La gente dovrebbe avere le palle piene dei mondiali vinti soltanto sui mass media, delle foto sui social e dei “vi amo siete bellissimi” strappati in claudicante italiano. E‘ contorno. E’ nulla. Questo è uno sport fatto di auto veloci, visiere abbassate e piloti che corrono. La McLaren in inverno, da campione Costruttori in carica, ha goduto di una narrazione molto più equilibrata e aveva tra le mani una vettura (che pare) spaziale. La nostra stampa, per fare un esempio, non ha mai parlato di Verstappen, il quale a Melbourne ha confezionato un mezzo capolavoro.
Eppure gli indizi per essere un po’ più equilibrati c’erano tutti.
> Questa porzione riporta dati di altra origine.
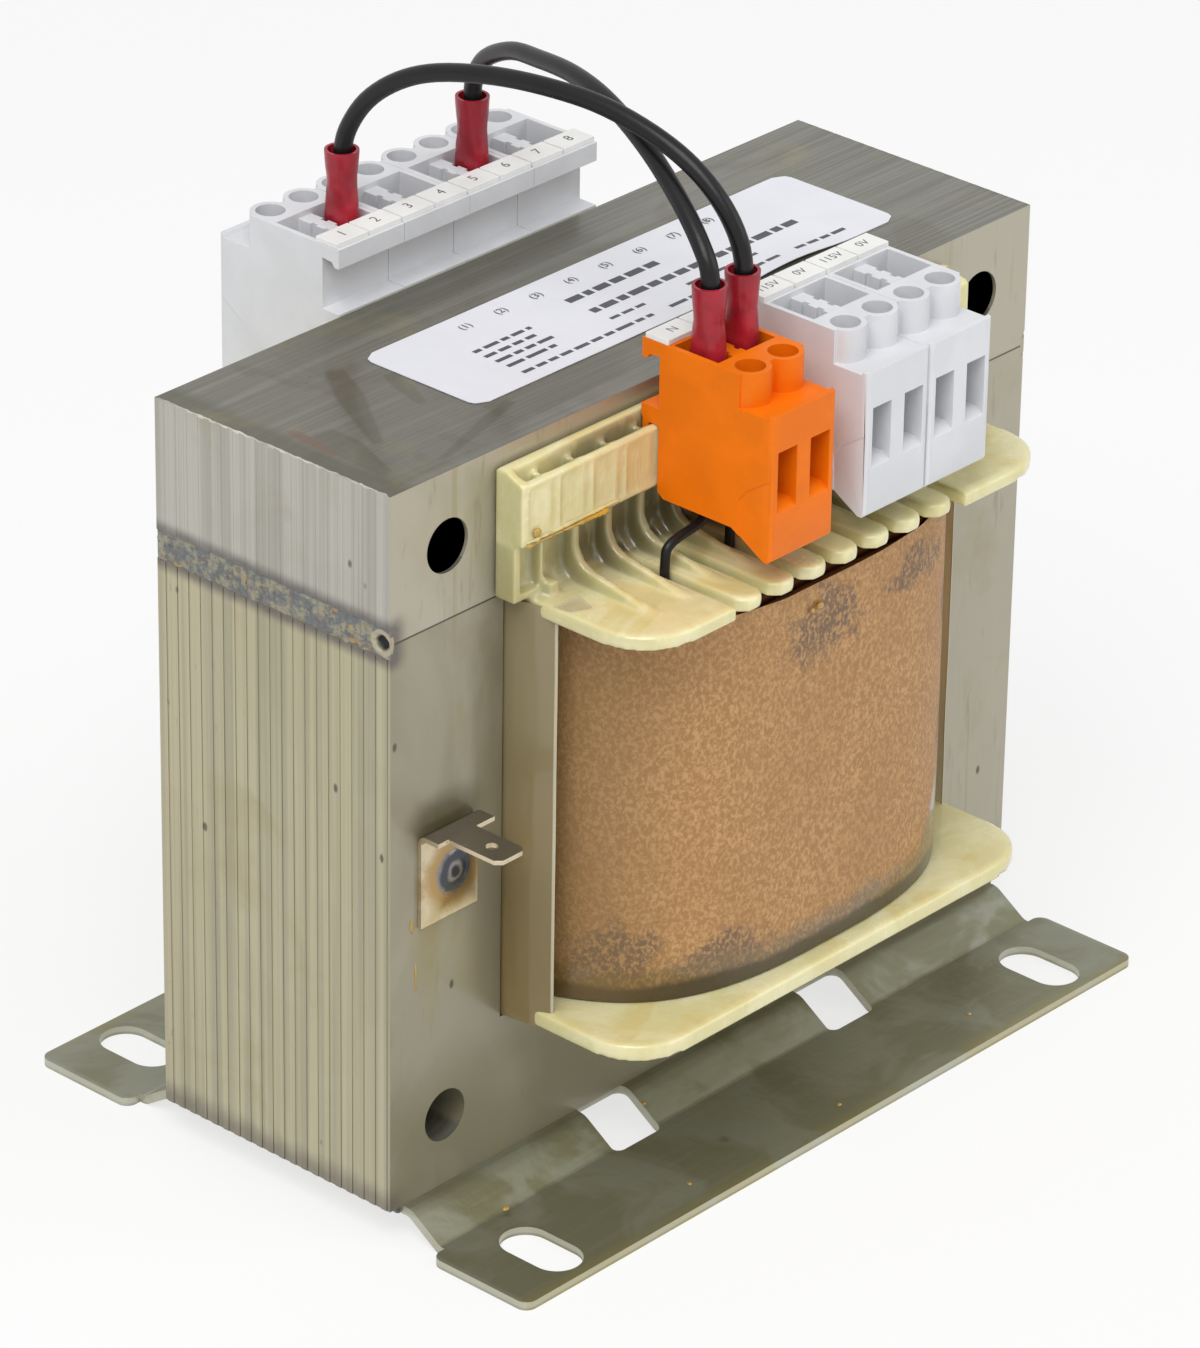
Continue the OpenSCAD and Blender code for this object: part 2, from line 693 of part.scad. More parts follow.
// Screw bore, cage chamber, wire entry and lead slots of one pole
module pole_cavities() {
    translate([0, tower_reach, entry_z]) cylinder(h = 40, d = tower_bore, $fn = round_fn);
    span([-cage_w / 2 - cage_fit, cage_y0 - cage_fit, entry_z - cage_floor - cage_fit],
        [cage_w / 2 + cage_fit, cage_y1 + cage_fit, entry_top + cage_roof + cage_fit]);
    span([-entry_w / 2, cage_y1 - 1, entry_z], [entry_w / 2, block_reach + 1, entry_top]);
    along_x(-entry_w / 2, entry_w / 2) polygon([
        [block_reach - 1.4, entry_z + 1], [block_reach - 1.4, entry_z],
        [block_reach + 1, entry_z - 1.8], [block_reach + 1, entry_z + 1]]);
    span([-contact_t / 2, contact_reach - blade_w / 2, foot_z],
        [contact_t / 2, contact_reach + blade_w / 2, top_z - well_h + 1]);
    span([-contact_t / 2, contact_reach, arm_z], [contact_t / 2, cage_y0 + 1, arm_z + arm_h]);
}

// Thin step on a side of the block where its lower front cover begins
module cover_step(side) {
    x = side * block_w / 2;
    along_x(x - 0.15, x + 0.15) polygon([
        [block_reach - 6.2, foot_z - 1], [block_reach - 6.5, foot_z + 9],
        [block_reach - 5, foot_z + 10.9], [block_reach + 1, foot_z + 15],
        [block_reach + 1, foot_z - 1]]);
}

// Moulded two-pole block at x on a rail, drawn as reach from the core
module terminal_block(x0, shade) {
    color(shade) translate([x0, face_y, 0]) difference() {
        union() {
            intersection() {
                along_x(-block_w / 2, block_w / 2) block_section();
                translate([0, 0, foot_z - 1]) linear_extrude(block_h + 2) block_plan();
            }
            for (pole = [-1, 1]) translate([pole * pole_x, tower_reach, shelf_z - 1])
                cylinder(h = step_drop + 1, d = tower_d, $fn = round_fn);
        }
        for (pole = [-1, 1]) translate([pole * pole_x, 0, 0]) pole_cavities();
        for (side = [-1, 1]) {
            span([side * well_web / 2, well_y0, top_z - well_h], [side * well_x, well_y1, top_z + 1]);
            cover_step(side);
        }
        span([-well_x, well_y0, top_z - 1], [well_x, well_y1, top_z + 1]);
        for (y = [well_y0 + 2.2, well_y0 + 5.2]) for (side = [-1, 1])
            span([side * well_web / 2, y, top_z - 5], [side * (well_web / 2 - 0.6), y + 1.2, top_z + 1]);
        for (i = [0:divider_count - 1]) let (dx = first_divider + i * pitch - x0)
            if (abs(dx) < block_w / 2 + 1)
                span([dx - divider_t, fit, panel_z1 - 4], [dx + divider_t, rail_d - panel_t, panel_z1]);
    }
}

module tags(blocks) {
    color([0.95, 0.95, 0.93]) for (x = blocks) for (pole = [-1, 1])
        translate([x + pole * pole_x - pitch / 2 + 0.15, face_y + lip_reach + 0.5, top_z])
            cube([pitch - 0.3, tag_l, tag_t]);
}

// Square cages round the wire entries, threaded at their tops
module cages(blocks) {
    color([0.75, 0.72, 0.60]) for (x = blocks) for (pole = [-1, 1])
        translate([x + pole * pole_x, face_y, 0]) difference() {
            span([-cage_w / 2, cage_y0, entry_z - cage_floor], [cage_w / 2, cage_y1, entry_top + cage_roof]);
            span([-entry_w / 2, cage_y0 - 1, entry_z], [entry_w / 2, cage_y1 + 1, entry_top]);
            translate([0, tower_reach, entry_top - 1])
                cylinder(h = cage_roof + 3, d = screw_d + cage_fit, $fn = round_fn);
        }
}

module clamp_screws(blocks) {
    head_d = tower_bore - 0.4;
    color([0.8, 0.8, 0.78]) for (x = blocks) for (pole = [-1, 1])
        translate([x + pole * pole_x, face_y + tower_reach, entry_top + cage_roof]) difference() {
            union() {
                translate([0, 0, -cage_roof]) cylinder(h = cage_roof + 0.1, d = screw_d, $fn = 32);
                cylinder(h = head_h, d = head_d, $fn = 32);
            }
            span([-head_d, -drive_w / 2, head_h - drive_h], [head_d, drive_w / 2, head_h + 1]);
        }
}

// Flat contacts: a blade in the well, an arm to the cage, a tail for the lead-out
module contacts(blocks) {
    r = contact_reach;
    w = blade_w / 2;
    color([0.80, 0.68, 0.36]) for (x = blocks) for (pole = [-1, 1])
        translate([0, face_y, 0])
            along_x(x + pole * pole_x - contact_t / 2, x + pole * pole_x + contact_t / 2) polygon([
                [r - w, tail_z], [r + w, tail_z], [r + w, arm_z], [cage_y0, arm_z],
                [cage_y0, arm_z + arm_h], [r + w, arm_z + arm_h], [r + w, blade_z], [r - w, blade_z]]);
}

// ---- jumpers ----

function route(x0, x1, shape) = [for (p = shape)
    [x0 + p[0] * (x1 - x0), p[1] * (face_y + contact_reach), top_z + p[2]]];

// Ring that is square for k near 0.5 and oval for k = 1
function ring(z, rx, ry, k) = [for (i = [0:23]) let (c = cos(15 * i), s = sin(15 * i))
    [rx * sign(c) * pow(abs(c), k), ry * sign(s) * pow(abs(s), k), z]];

function sleeve_rings(grow, over) = [for (p = [
    [-9, 1.75, 2.95, 0.6, -1], [-2, 1.8, 3, 0.6, 0], [1.5, 1.95, 2.8, 0.7, 0],
    [4.4, 2.25, 2.45, 0.9, 0], [6.5, 2.45, 2.55, 1, 0],
    [sleeve_rise, sleeve_d / 2, sleeve_d / 2, 1, 1]])
    ring(top_z + p[0] + over * p[4], p[1] + grow, p[2] + grow, p[3])];

// Insulating sleeve over a push-on receptacle, open at both ends
module sleeve(x, y) {
    color([0.78, 0.20, 0.24]) translate([x, y, 0]) difference() {
        skin(sleeve_rings(0, 0));
        skin(sleeve_rings(-sleeve_t, 0.5));
    }
}

// Push-on receptacles on the blades of the four jumpered poles
module receptacles() {
    pole_y = face_y + contact_reach;
    color([0.85, 0.75, 0.45])
        for (p = [[rear_pole_a, pole_y], [rear_pole_b, pole_y], [front_pole_a, -pole_y],
            [front_pole_b, -pole_y]]) translate([p[0], p[1], top_z]) difference() {
            union() {
                span([-receptacle_t / 2, -receptacle_w / 2, -receptacle_drop - receptacle_h],
                    [receptacle_t / 2, receptacle_w / 2, -receptacle_drop]);
                translate([0, 0, -receptacle_drop - 0.1])
                    cylinder(h = lead_bottom + receptacle_drop + 0.1, d = receptacle_t, $fn = 32);
            }
            span([-contact_t / 2, -blade_w / 2, -receptacle_drop - receptacle_h - 0.5],
                [contact_t / 2, blade_w / 2, blade_z - top_z]);
        }
}

module jumper_lead(pts) {
    color([0.07, 0.07, 0.08]) sweep(pts, lead_d, 8, [1, 0, 0]);
}

module rating_label() {
    color([0.92, 0.92, 0.94]) translate([label_x, -0.5, core_top])
        linear_extrude(label_t) round_rect(label_w, label_d, 2.5);
}

// ---- nodes ----

front_poles = [for (x = front_blocks) for (pole = [-1, 1]) x + pole * pole_x];
rear_poles = [for (x = rear_blocks) for (pole = [-1, 1]) -x - pole * pole_x];
pole_y = face_y + contact_reach;

e_stack();
i_yoke();
joint_weld(-1);  // joint_weld_left
joint_weld(1);  // joint_weld_right
base_plate();
base_weld(-1);  // base_weld_left
base_weld(1);  // base_weld_right
earth_tab();
bobbin();
color([0.72, 0.38, 0.2]) coil_ring(0, primary_y);  // primary_winding
color([0.85, 0.78, 0.62]) coil_ring(primary_y, barrier_y);  // winding_barrier
color([0.7, 0.36, 0.18]) coil_ring(barrier_y, secondary_y);  // secondary_winding
color([0.66, 0.48, 0.33]) coil_ring(secondary_y, outer_y - inner_y);  // outer_wrap
liner(-1);  // liner_left
liner(1);  // liner_right
leadouts(front_poles, 1);  // leadouts_front
rotate(180) leadouts(rear_poles, 0);  // leadouts_rear
mirror([0, 1, 0]) terminal_block(front_blocks[0], orange);  // terminal_orange
mirror([0, 1, 0]) terminal_block(front_blocks[1], grey);  // terminal_front_1
mirror([0, 1, 0]) terminal_block(front_blocks[2], grey);  // terminal_front_2
mirror([1, 0, 0]) terminal_block(-rear_blocks[0], grey);  // terminal_rear_1
mirror([1, 0, 0]) terminal_block(-rear_blocks[1], grey);  // terminal_rear_2
mirror([1, 0, 0]) terminal_block(-rear_blocks[2], grey);  // terminal_rear_3
mirror([1, 0, 0]) terminal_block(-rear_blocks[3], grey);  // terminal_rear_4
mirror([0, 1, 0]) tags(front_blocks);  // tags_front
tags(rear_blocks);  // tags_rear
mirror([0, 1, 0]) cages(front_blocks);  // clamp_cages_front
cages(rear_blocks);  // clamp_cages_rear
mirror([0, 1, 0]) clamp_screws(front_blocks);  // clamp_screws_front
clamp_screws(rear_blocks);  // clamp_screws_rear
mirror([0, 1, 0]) contacts(front_blocks);  // contacts_front
contacts(rear_blocks);  // contacts_rear
sleeve(rear_pole_a, pole_y);  // sleeve_rear_a
sleeve(rear_pole_b, pole_y);  // sleeve_rear_b
sleeve(front_pole_a, -pole_y);  // sleeve_front_a
sleeve(front_pole_b, -pole_y);  // sleeve_front_b
receptacles();
jumper_lead(route(rear_pole_a, front_pole_a, shape_a));  // jumper_lead_a
jumper_lead(route(rear_pole_b, front_pole_b, shape_b));  // jumper_lead_b
rating_label();
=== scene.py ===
import bpy
import bmesh
import math
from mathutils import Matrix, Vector, noise


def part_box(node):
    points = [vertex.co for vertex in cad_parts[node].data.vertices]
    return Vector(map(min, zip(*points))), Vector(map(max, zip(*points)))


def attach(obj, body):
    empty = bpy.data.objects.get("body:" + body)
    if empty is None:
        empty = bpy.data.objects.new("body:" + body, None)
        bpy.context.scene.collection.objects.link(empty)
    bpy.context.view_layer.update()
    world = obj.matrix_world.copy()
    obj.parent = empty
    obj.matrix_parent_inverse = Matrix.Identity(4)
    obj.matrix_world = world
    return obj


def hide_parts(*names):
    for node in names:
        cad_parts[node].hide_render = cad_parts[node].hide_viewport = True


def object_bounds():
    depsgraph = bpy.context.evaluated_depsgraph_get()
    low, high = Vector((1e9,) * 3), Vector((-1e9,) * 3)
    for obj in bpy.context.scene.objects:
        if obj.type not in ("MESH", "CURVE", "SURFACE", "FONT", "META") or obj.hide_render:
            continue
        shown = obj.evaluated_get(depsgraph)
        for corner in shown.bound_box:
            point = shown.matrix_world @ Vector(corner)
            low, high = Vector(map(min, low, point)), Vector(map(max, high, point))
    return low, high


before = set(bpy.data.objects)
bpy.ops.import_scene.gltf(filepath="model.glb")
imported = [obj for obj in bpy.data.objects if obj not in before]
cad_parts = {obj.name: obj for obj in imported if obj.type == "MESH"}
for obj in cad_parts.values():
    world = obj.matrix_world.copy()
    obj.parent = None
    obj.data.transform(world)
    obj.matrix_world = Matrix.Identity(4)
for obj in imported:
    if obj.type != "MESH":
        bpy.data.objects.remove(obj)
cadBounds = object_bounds()
mm = 0.001
print("frame loaded, nodes:", len(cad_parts))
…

La Rossa il cambio di passo vincente non l’aveva dimostrato nel 2024, e cambiare lo schema sospensivo anteriore in tempi di assoluta stabilità regolamentare, per giunta all’ultimo anno, era comunque un salto nel buio. La McLaren aveva stravinto l’ultima gara ad Abu Dhabi ed era stata di gran lunga la monoposto più versatile e veloce in ogni condizione.
Vi hanno fatto credere in una cavalcata iridata priva però di reali presupposti, basata su nient’altro che supposizioni e speranze. Non su queste pagine, non il sottoscritto, il quale analizza da tempo la scuderia sul lungo termine e crede che gli orrori (più che errori) siano fin troppo radicati per sparire senza scelte drastiche. Ma questo è un altro discorso.
Ciò che preme sottolineare, facendo salvo il rispetto della libertà di pensiero di tutti quelli che scrivono di F1, è che un tipo di narrazione da “Nazionale dei motori” e “volemose bene” non funziona, non attacca, anzi finisce per essere controproducente. Di sicuro c’è che questa Formula 1 la sanno fare meglio ad altre latitudini. A Maranello tocca rimboccarsi le maniche e lavorare, lavorare, lavorare.